Enjoy your right to surveillance on the scrutiny of the surveillance bill

While getting bored with watch comment on the Cabinet Office reshuffle I received a Linked In message recommending I watch the Communications Data pre-legislative scrutiny committee evidence session instead. The first thing I noted was that David Davis was not expecting a phone call from Number 10. He was sitting behind the witnesses as they responded to some lovely questions – such as “Do you trust GCHQ and its staff with the roles being expected of them?”.

The answers to that question were as profound (in their implications) as those to more predictable questions, such as: “What is communications data?” (as we move from e-mail and browsing, through social networking and always on smart phones to ubiquitous computing).

The answer to the question of trust illustrates the entertainment, as well as educational, value of the session. Peter Sommer trusted those he had met at the personal level but commented on the narrow world view of those living in Cheltenham. Sadie Creese pointed out that she lived in Cheltenham and trusted her neighbours. Ross Anderson did not trust their technical competance because they offered only £25,000 (with no prospect of a career leading to a top management role) to those being offered $200,000 (and a route to the top) by Google.
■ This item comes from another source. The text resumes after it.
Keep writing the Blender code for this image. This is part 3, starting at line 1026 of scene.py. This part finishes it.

Glyn Wintle said that he would be far more concerned about the trustworthiness of those working for the ISPs collecting the data, or of any major data file linked to the Internet. 
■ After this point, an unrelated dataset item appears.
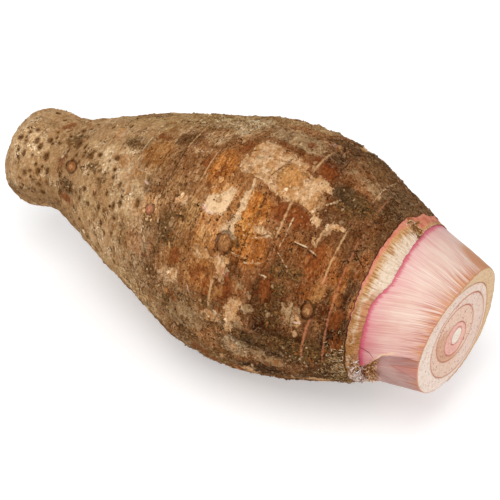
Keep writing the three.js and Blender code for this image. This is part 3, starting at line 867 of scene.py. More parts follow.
def skin_material():
    s = Shader("taro_skin", 0.95, Specular_IOR_Level=0.03)
    crumb = s.noise(0.8, 1, 4, 0.7)
    grain = s.noise((1.1, 1.9), 2, 5, 0.68)
    mottle = s.noise((4, 7), 3, 5, 0.62)
    felt = s.noise((1.5, 2.0), 4, 6, 0.75, distortion=0.8)
    grit = s.noise((1.0, 1.3), 25, 2, 0.8)
    small, large = s.scraps((1.5, 2.0), 31), s.scraps((3.2, 5.0), 32)
    edge = (s.noise(3.4, 6, 4, 0.6) - 0.5) * 11.0 + (s.noise(1.2, 16, 4, 0.7) - 0.5) * 7.0

    def threads(size, seed, width, mask_size, mask_low):
        """Fine curling lines, broken here and there."""
        line = s.step(abs(s.noise(size, seed, 2.5, 0.5, distortion=1.3) - 0.5), width, width * 0.25)
        return line * s.step(s.noise(mask_size, seed + 30, 2), mask_low, mask_low + 0.05)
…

Do watch, enjoy and then think. I am not just delighted with the broadcasting of pre-legislative scrutiny. I am surprised that it should be so entertaining.   
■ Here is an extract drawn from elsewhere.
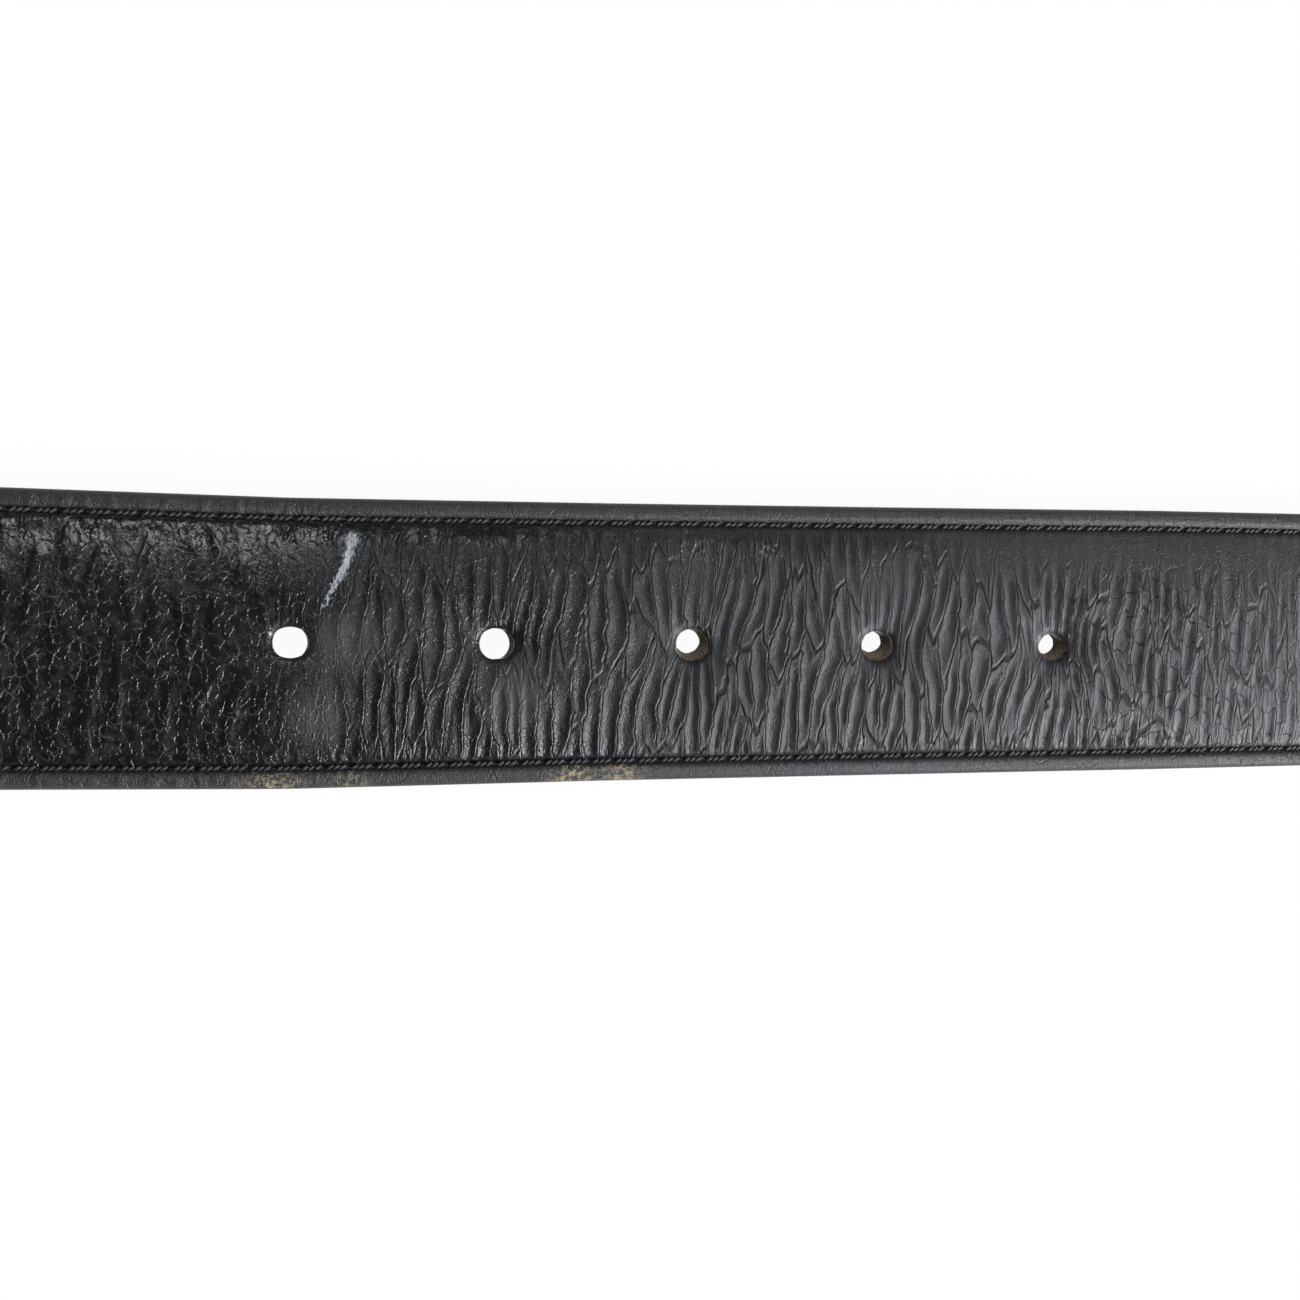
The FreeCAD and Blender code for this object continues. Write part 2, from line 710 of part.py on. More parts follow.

P.S. I should perhaps add that I am getting concerned over the way the information security skills agenda appears to have been overshadowed in the eyes of BIS and its funding agencies by the very different needs of GCHQ and MoD for cyberwarfare skills. 

The skills initiative planned by BIS, OCSIA and CESG should be viewed as a piece of long overdue defence spending. It has little to do with the need to address on-line security – where the prime need  is to educate mainstream software developers to embed security by design and stop building twenty year old vulnerabilities into new applications. I would argue that important thought the former undoubtedly is, the latter should have priority at a time when trust in the security of the on-line world is crumbling.